Aim:
Starting at the line that has "Reconstruct the object" and stopping after the line that has "sole_cut = 0.6; // [0.4:0.1:1]", reproduce the listing below exactly; omit everything else.

Information supplied:
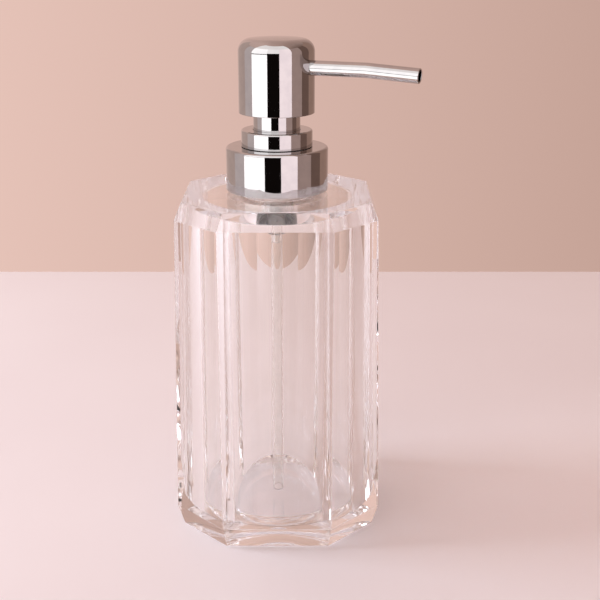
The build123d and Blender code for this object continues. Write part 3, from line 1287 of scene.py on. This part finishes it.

* * *

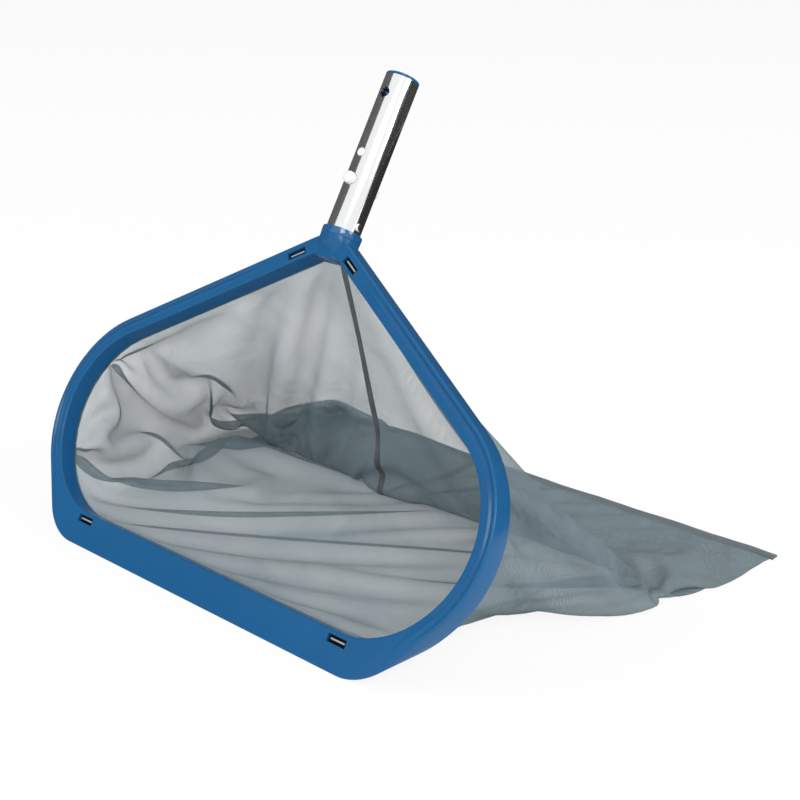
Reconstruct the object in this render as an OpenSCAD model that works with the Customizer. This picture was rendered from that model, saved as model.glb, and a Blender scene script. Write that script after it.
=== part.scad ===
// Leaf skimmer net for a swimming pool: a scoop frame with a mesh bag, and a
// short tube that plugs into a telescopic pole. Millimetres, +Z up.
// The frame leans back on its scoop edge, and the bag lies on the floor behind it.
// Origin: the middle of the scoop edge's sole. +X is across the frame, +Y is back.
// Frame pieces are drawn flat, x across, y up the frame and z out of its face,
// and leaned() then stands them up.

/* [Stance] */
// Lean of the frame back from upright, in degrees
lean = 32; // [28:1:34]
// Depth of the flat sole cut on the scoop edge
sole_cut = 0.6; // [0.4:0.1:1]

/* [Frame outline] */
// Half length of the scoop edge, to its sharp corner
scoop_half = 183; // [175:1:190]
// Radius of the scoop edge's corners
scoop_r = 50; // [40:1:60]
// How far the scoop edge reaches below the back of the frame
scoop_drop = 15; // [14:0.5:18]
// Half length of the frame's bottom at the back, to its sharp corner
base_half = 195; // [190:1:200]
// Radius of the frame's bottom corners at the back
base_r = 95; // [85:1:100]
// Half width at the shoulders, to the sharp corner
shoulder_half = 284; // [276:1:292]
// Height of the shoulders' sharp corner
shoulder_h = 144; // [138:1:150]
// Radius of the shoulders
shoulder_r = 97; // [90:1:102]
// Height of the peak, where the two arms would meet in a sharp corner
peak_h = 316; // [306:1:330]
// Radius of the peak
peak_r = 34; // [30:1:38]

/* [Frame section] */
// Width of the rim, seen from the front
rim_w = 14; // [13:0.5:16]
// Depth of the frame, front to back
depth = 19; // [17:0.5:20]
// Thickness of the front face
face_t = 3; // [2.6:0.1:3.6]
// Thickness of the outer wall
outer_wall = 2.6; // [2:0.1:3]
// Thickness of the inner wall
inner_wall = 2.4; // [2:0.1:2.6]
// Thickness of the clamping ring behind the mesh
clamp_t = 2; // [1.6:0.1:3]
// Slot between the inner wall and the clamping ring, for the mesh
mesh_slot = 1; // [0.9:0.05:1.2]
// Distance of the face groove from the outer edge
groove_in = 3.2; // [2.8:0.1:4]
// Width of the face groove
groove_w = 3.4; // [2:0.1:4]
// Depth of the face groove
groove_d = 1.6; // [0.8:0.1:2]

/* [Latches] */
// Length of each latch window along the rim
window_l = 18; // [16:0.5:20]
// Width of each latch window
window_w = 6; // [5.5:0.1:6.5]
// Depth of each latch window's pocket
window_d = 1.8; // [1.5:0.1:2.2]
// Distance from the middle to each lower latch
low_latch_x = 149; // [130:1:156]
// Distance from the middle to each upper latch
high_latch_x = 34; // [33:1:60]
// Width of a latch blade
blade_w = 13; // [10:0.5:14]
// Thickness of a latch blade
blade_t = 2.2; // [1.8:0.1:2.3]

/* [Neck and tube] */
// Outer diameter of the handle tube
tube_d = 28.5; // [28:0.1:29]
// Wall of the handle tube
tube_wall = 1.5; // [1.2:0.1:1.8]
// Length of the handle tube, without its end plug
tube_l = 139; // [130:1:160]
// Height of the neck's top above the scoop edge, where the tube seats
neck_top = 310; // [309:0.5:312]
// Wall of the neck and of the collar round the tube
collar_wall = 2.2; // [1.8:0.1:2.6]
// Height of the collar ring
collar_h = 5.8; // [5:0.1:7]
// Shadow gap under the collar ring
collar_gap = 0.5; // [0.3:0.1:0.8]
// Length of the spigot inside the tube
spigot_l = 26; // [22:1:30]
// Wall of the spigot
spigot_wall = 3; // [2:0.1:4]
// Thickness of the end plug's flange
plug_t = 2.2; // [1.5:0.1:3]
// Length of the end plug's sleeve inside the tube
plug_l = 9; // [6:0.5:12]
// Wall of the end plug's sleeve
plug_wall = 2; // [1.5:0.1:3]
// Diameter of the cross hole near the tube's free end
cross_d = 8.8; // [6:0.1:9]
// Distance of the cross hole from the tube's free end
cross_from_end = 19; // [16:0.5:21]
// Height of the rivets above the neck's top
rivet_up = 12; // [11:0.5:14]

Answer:
Reconstruct the object in this render as an OpenSCAD model that works with the Customizer. This picture was rendered from that model, saved as model.glb, and a Blender scene script. Write that script after it.
=== part.scad ===
// Leaf skimmer net for a swimming pool: a scoop frame with a mesh bag, and a
// short tube that plugs into a telescopic pole. Millimetres, +Z up.
// The frame leans back on its scoop edge, and the bag lies on the floor behind it.
// Origin: the middle of the scoop edge's sole. +X is across the frame, +Y is back.
// Frame pieces are drawn flat, x across, y up the frame and z out of its face,
// and leaned() then stands them up.

/* [Stance] */
// Lean of the frame back from upright, in degrees
lean = 32; // [28:1:34]
// Depth of the flat sole cut on the scoop edge
sole_cut = 0.6; // [0.4:0.1:1]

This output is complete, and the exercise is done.